• [Exercise aim]: Look through the data below. Pick out the lines holding the string "three".
BEGIN Recorded information
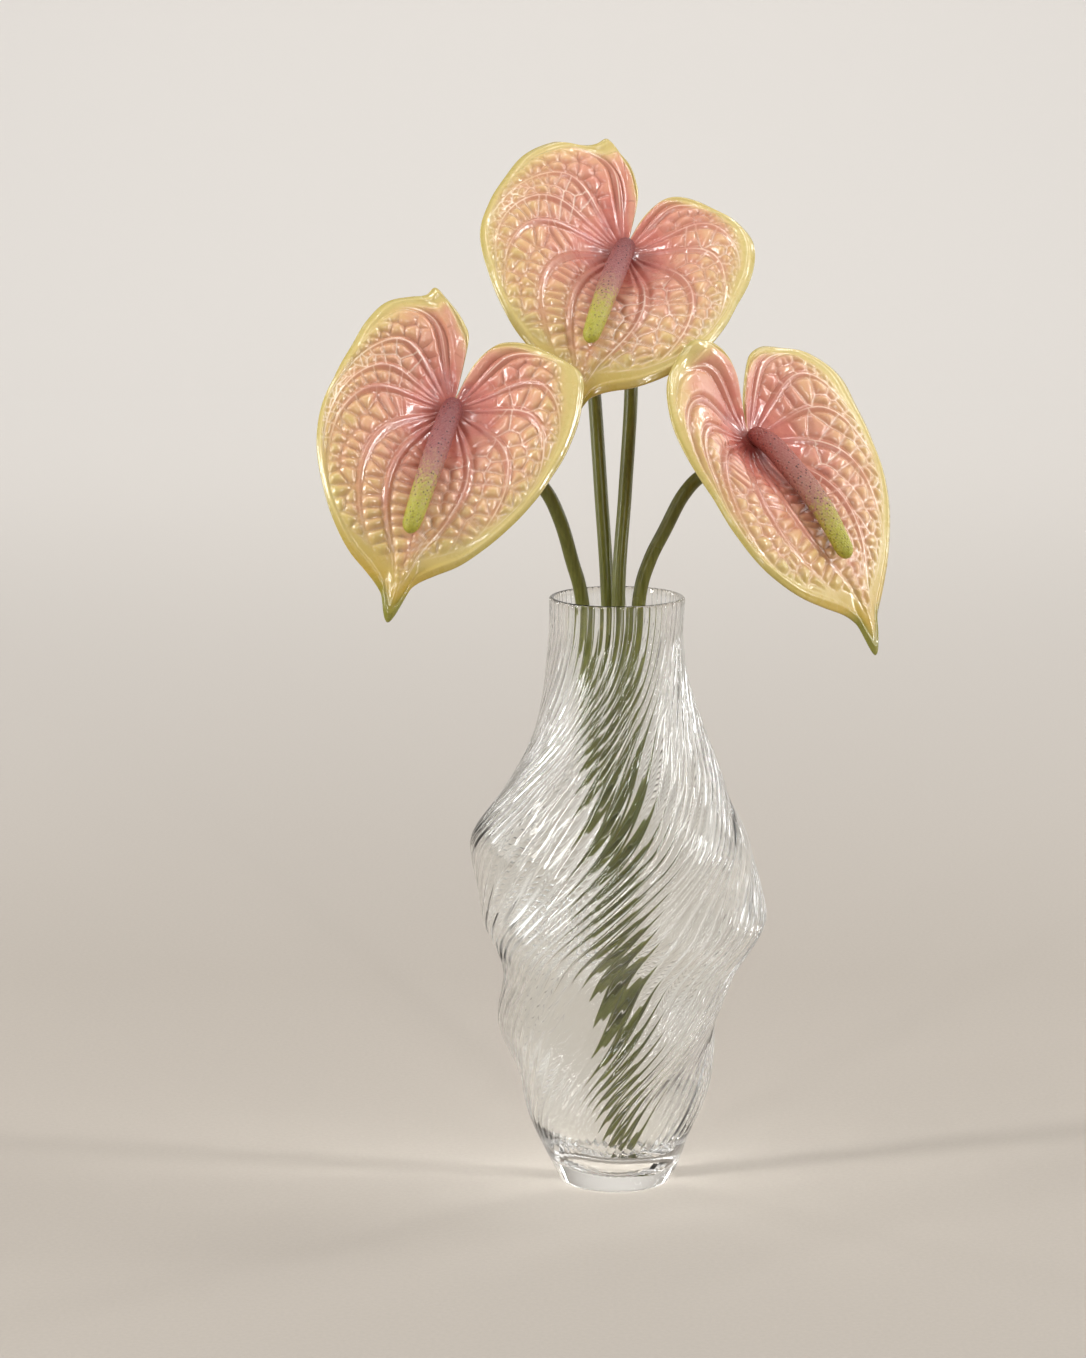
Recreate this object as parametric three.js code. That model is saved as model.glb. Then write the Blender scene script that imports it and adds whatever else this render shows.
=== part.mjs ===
// Anthurium flowers standing in a tall twisted vase of clear ribbed glass.
// Millimetres, Z up. The origin is the middle of the vase's flat base, and the front looks along -Y.

import * as THREE from 'three';

// Vase
const VASE_HEIGHT = 280;
const VASE_HEIGHTS = [0, 15, 40, 70, 100, 130, 160, 190, 220, 250, 265, 280];
const VASE_RADII = [26, 33, 42.5, 49.5, 52, 66.5, 65.5, 51.5, 38.5, 32.2, 31, 31.5];
const BASE_RADIUS = 24.5;
const HEEL_HEIGHT = 1.2;
const HEEL_INSET = 0.3;
const BODY_START = 4;
const GLASS_WALL = 2.6;
const GLASS_FLOOR = 9;
const FLOOR_CORNER = 2;
const LOBES = 3;
const LOBE_HEIGHTS = [0, 30, 80, 140, 200, 240, 280];
const LOBE_DEPTHS = [0, -1.4, 4.4, 3.6, 2.2, 1, 0];
const LOBE_SHARPNESS = 0.18;
const LOBE_START = 206;
const LOBE_TWIST = 1.26;
const RIBS = 58;
const RIB_HEIGHTS = [0, 10, 30, 60, 140, 200, 280];
const RIB_DEPTHS = [0, 0.1, 0.5, 0.8, 1, 0.7, 0.45];
const RIB_TWIST = 0.76;
const RIB_UPRIGHT_FROM = 235;
const RIB_UPRIGHT_OVER = 45;
const OUTER_ROWS = 27;
const INNER_ROWS = 14;
const INNER_SIDES = 36;

// Stems
const STEM_RADIUS = 3.2;
const STEM_SIDES = 8;
const STEM_STRAIGHT = 16;
const SEAT_GAP = 0.3;
const STEM_FOOT = GLASS_FLOOR + SEAT_GAP;

// Flowers: an outline is the blade's reach from the spadix root, at these angles from the tip
const OUTLINE_ANGLES = [0, 4, 9, 16, 26, 38, 52, 68, 85, 102, 118, 132, 144, 151, 155, 160, 166, 172, 177];
const NOTCH_REACH = 6;
const BLADE_THICKNESS = 1.2;
const HEAD_SEAT = BLADE_THICKNESS / 2 + SEAT_GAP;
const SEAT_RADIUS = 5;
const FUNNEL_DEPTH = 12;
const FUNNEL_RADIUS = 28;
const SIDE_SLOPE = 0.14;
const SIDE_ROUNDING = 6;
const SIDE_START = 10;
const MARGIN_CURL = 5;
const FULL_CURL_REACH = 50;
const TIP_DROOP = 10;
const DROOP_START = 60;
const DROOP_LENGTH = 50;
const NOTCH_SPREAD = 28;
const NOTCH_START = 40;
const PINCH_ANGLE = -155;
const PINCH_SPREAD = 7;
const PINCH_HEIGHT = 4;
const VEIN_BEND = 26;
const VEIN_HEIGHT = 0.6;
const PUFF_HEIGHT = 0.9;
const SADDLE_DEPTH = 0.2;
const BLADE_COLUMNS = 42;
const COLUMN_CROWDING = 0.045;
const BLADE_RINGS = 13;
const SMOOTH_RINGS = 2;

// Spadices: a bend is its share of the way to the tip, across and along, and its height
const SPADIX_RISE = 2.5;
const SPADIX_BENDS = [[0.08, 0.1, 8.6], [0.3, 0.3, 13.4], [0.65, 0.65, 19.2]];
const SPADIX_STATIONS = [0, 0.05, 0.14, 0.45, 0.85, 0.96, 1];
const SPADIX_RADII = [3.2, 4.4, 4.9, 5.3, 4.4, 3.7, 1.4];
const SPADIX_STEPS = 16;
const SPADIX_SIDES = 10;

// The young flower
const YOUNG_LENGTH = 58;
const YOUNG_STATIONS = [0, 0.3, 0.65, 0.9, 1];
const YOUNG_RADII = [3.2, 6.4, 4.9, 2.1, 0.8];
const YOUNG_OVERLAP = 0.16;
const YOUNG_WIND = 0.3;
const YOUNG_STEPS = 11;
const YOUNG_SIDES = 14;

// The angles of a flower are counted from a plane that leans back by this much
const FACING_LEAN = 10.1;

const FLOWERS = {
  left: {
    root: [-75.5, -44, 372.1],
    lean: 25,
    turn: 0,
    spin: -16,
    notchLift: 6,
    left: [106, 99, 93, 89, 82, 74, 67, 60, 54, 52, 54, 56, 54, 52, 54, 50, 44, 38, 32],
    right: [106, 91, 86.5, 82, 74.5, 67, 61, 57, 56, 57, 59, 52, 46, 42, 39.5, 36, 29, 19, 8],
    spadix: [-1.8, -75, 19.5],
    stem: [
      [0.5, -4, STEM_FOOT],
      [-5.2, -7.3, 100],
      [-11.4, -10.9, 200],
      [-16.6, -14, 282],
      [-21.1, -17, 299.5],
      [-26.6, -21, 318.7],
      [-33.5, -24, 333],
      [-46, -22.5, 344.5],
      [-59, -17, 350],
      [-70, -14.5, 353],
      [-76.5, -19.5, 356.5],
    ],
  },
  top: {
    root: [3.9, 38, 436.6],
    lean: 37,
    turn: -4,
    spin: -18,
    notchLift: 6,
    left: [104, 96, 90, 85, 81, 76, 72, 70, 66, 64, 65, 64, 58, 55.5, 56.5, 51, 45, 36, 27],
    right: [104, 94, 90, 88, 84, 78, 70, 63, 60.5, 58.5, 53, 46, 41.5, 38.5, 36.5, 33, 26, 17, 8],
    spadix: [-1, -76.5, 19.5],
    stem: [
      [7.8, 3.5, STEM_FOOT],
      [4.2, 2.8, 145],
      [0.7, 2, 280],
      [3.8, 11, 326.5],
      [6.7, 25, 372.5],
      [6.4, 37, 395],
      [4.2, 48, 408.5],
      [2.2, 53.5, 417],
    ],
  },
  right: {
    root: [61.1, -24, 356],
    lean: 12,
    turn: 44,
    spin: 31,
    notchLift: 15,
    left: [111, 100, 94, 91.5, 89, 84, 73, 62, 58, 56, 54, 53, 52, 52, 51.5, 50, 45.5, 39, 30],
    right: [111, 101, 92, 84, 75.5, 69, 63.5, 59, 57.5, 59.5, 57, 51, 46, 42, 39.5, 36, 28, 18, 8],
    spadix: [-8.2, -74.2, 19.5],
    stem: [
      [7.5, -4, STEM_FOOT],
      [8.9, -5, 145],
      [10.4, -6, 281],
      [15.1, -5, 297.7],
      [22.1, -5, 312],
      [30.5, -4, 328],
      [38, -2.5, 336],
      [46, -5.8, 339],
    ],
  },
};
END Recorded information
• [Solution to this problem]:
Recreate this object as parametric three.js code. That model is saved as model.glb. Then write the Blender scene script that imports it and adds whatever else this render shows.
import * as THREE from 'three';